Green PPAs: Popular new Risk Management Against Energy Price Volatility

Inside View

László Kenyeres, partner, Wolf Theiss Budapest (left) and Ádám Lukonits, associate, Wolf Theiss Budapest

Solar energy has been the fastest-growing energy generation technology of the last decade. It is also gaining ground in Hungary in the industrial, corporate and residential segments.

The government has already launched various support schemes. For example, in addition to the widely known and oft-praised METAR tenders supporting mostly industrial power generation, there is also a residential solar tender offering a 100% state subsidy and a home renovation program with a 50% state subsidy; both are very popular among residential consumers.
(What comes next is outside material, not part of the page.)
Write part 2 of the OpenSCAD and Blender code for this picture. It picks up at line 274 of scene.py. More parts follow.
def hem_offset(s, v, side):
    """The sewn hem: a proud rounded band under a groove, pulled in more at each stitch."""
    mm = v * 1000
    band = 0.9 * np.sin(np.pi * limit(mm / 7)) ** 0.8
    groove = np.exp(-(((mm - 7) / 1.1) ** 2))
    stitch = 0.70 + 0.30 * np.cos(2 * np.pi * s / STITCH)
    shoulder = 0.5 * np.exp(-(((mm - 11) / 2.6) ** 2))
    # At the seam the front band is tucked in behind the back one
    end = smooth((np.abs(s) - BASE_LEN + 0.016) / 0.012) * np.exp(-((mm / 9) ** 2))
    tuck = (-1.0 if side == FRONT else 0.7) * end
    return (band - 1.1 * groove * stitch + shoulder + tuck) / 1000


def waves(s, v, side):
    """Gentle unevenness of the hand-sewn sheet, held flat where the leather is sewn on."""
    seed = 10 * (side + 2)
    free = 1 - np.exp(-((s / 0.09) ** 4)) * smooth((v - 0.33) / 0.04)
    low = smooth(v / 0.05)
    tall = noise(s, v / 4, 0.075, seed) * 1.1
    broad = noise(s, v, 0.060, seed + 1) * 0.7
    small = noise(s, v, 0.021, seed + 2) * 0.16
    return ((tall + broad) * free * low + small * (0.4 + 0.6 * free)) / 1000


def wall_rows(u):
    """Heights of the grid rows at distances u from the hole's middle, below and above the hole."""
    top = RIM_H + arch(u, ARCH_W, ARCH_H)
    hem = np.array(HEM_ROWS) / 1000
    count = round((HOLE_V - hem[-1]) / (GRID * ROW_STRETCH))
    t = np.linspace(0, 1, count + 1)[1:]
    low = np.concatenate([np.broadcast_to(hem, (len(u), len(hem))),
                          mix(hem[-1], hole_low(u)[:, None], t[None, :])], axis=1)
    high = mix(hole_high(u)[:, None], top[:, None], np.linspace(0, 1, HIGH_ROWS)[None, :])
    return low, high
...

However, industrial and corporate consumers are in a different situation compared to the residential sector. For example, many companies, such as those in the metal and chemicals industries whose energy bills represent a significant proportion of their cost structure, are painfully affected by the increase in electricity prices and are not protected by those energy prices kept forcibly low by the government, and which are available for households and small- or medium-sized enterprises. The availability of solar technology that can cope with higher consumption needs may, therefore, be a priority for these large companies. Some have the option of installing solar panels on their roofs or investing in other types of renewables projects, while others can only consider a green power purchase agreement (PPA) due to their specificities.

What are PPAs and how do they come into play when discussing solar energy? PPAs are contractual agreements between buyers (off-takers) and sellers (generators) on the sale and purchase of a specific amount of electricity that is (or will be) generated by a renewable asset. PPAs are usually signed for a long-term period of between 10-20 years.
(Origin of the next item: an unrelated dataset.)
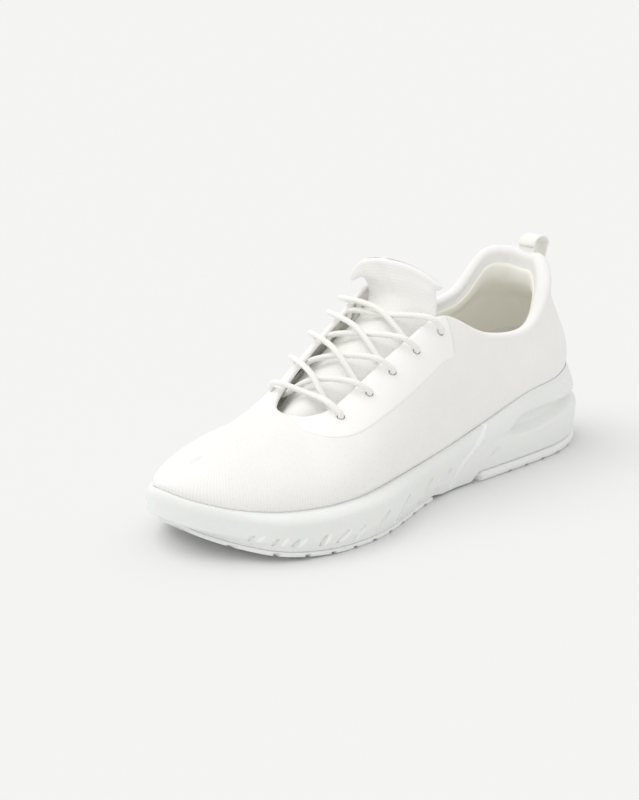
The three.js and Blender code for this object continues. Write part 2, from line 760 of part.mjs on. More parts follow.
// The stitched end of the webbing follows the back of the heel, on the outside of the knit.
function loopTail() {
  const heights = [0.42, 0.55, 0.7, 0.84, 0.99];
  const line = heights.map((v) => {
    const point = layer(0, v, -(GAP + LOOP_THICKNESS / 2 + 0.3));
    return [point.x, point.z];
  });
  return webbing(line, 1);
}
const LOOP_LINE = [
  [-121.3, 108],
  [-120.8, 109],
  [-123.2, 112.2],
  [-127.5, 113.4],
  [-131.8, 112.2],
  [-134, 109],
  [-133.2, 107.4],
];

// ---------- assembly ----------
const shoe = new THREE.Group();
function add(name, geometry, color, roughness = 0.85) {
  const material = new THREE.MeshStandardMaterial({ color, roughness, metalness: 0 });
  const mesh = new THREE.Mesh(geometry, material);
  mesh.name = name;
  shoe.add(mesh);
}

const FOAM_WHITE = "#e9ece6";
const RUBBER_WHITE = "#eef0ea";
const KNIT_WHITE = "#f3f1ea";
const FILM_WHITE = "#f7f6ef";
const LINING_CREAM = "#efe9cf";
const LACE_IVORY = "#f2efdc";

add("midsole", midsole(), FOAM_WHITE, 0.55);
add(
  "outsole_heel",
  outsole(stationsBetween(-HEEL_RUBBER_END, HEEL_RUBBER_END), OUTSOLE_HEEL, stepped(-118, -62, 5)),
  RUBBER_WHITE,
  0.6,
);
add(
  "outsole_forefoot",
  outsole(stationsBetween(FRONT_RUBBER_START, -FRONT_RUBBER_START), OUTSOLE_FRONT, stepped(8, 122, 10)),
  RUBBER_WHITE,
  0.6,
);
add("strobel_board", board(BOARD_INSET, 0.4, BOARD), "#d9d6c8");
add("sockliner_foam", board(SOCK_INSET, 2.3, SOCK_FOAM), "#e4e2d6");
add("sockliner_cover", board(SOCK_INSET, 2.5 + SOCK_FOAM + GAP, SOCK_COVER), LINING_CREAM);

add(
  "upper_knit",
  shell({
    stations: ALL_ROUND,
    closed: true,
    low: () => -1,
    high: () => 1,
    outer: () => 0,
    inner: () => KNIT,
  }),
  KNIT_WHITE,
);
add(
  "toe_puff",
  shell({
    stations: stationsBetween(11, -11),
    low: () => -0.3,
    high: () => 0.8,
    outer: () => INSIDE_KNIT,
    inner: () => INSIDE_KNIT + PUFF,
  }),
  "#dcd8c6",
);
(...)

PPAs can provide security that the project will bring a return on the capital investment upon completion by selling the project’s future energy generation over the long-term to a designated buyer, which can reduce cash flow uncertainty even without a state subsidy. It can optimize the risk/return ratio by managing the (sometimes extremely volatile) changes in energy prices. PPAs can also be helpful for investors in securing third-party funding for their projects as the off-taker’s long-term commitment to pay an agreed price for the electricity can raise financiers’ confidence in the project.
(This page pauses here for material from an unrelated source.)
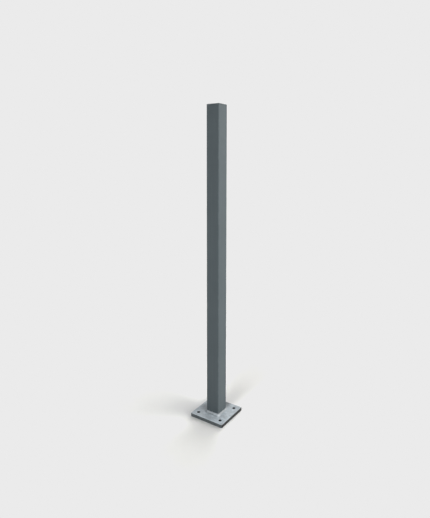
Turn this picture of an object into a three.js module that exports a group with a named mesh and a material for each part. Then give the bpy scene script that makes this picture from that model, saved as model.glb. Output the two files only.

For industrial or corporate consumers, perhaps the most critical aspect is the capability to manage the price volatility risk. If a consumer can pay a fixed price for the electricity for a longer tenor, this can significantly improve productivity and cost efficiency, which can be an enormous advantage in the market. It also enables a company to (indirectly) fund a renewables project and receive guarantees of origin or other types of green certificates directly from the green producer. Therefore, not only the generator can ensure a secure future stream of revenue, but the off-taker can also hedge the volatility in energy prices by purchasing a certain amount of energy at a fixed cost and, at the same time, contribute to achieving its own ESG targets.

It is, therefore, no surprise that PPAs are becoming more popular in Hungary and that banks and other stakeholders are becoming more open and interested in the topic.

Somewhat counteracting these trends is the fact that solar power is a weather-dependent energy source, and the companies operating the transmission and distribution grids have a hard time managing too much variability. The Hungarian transmission system operator (MAVIR) has just put a permanent halt to project developments and is only accepting new industrial-scale solar capacity under very tight conditions as the technical possibilities ran out. This could slow the uptake of PPAs and temporarily limit them to projects built or under development that have already secured proper grid connection.

Overall, as PPAs are still relatively new in Hungary, facing significant restrictions and regulatory hurdles, therefore ongoing up-to-date legal assistance is essential for investors, consumers and financiers interested in this type of risk management structure.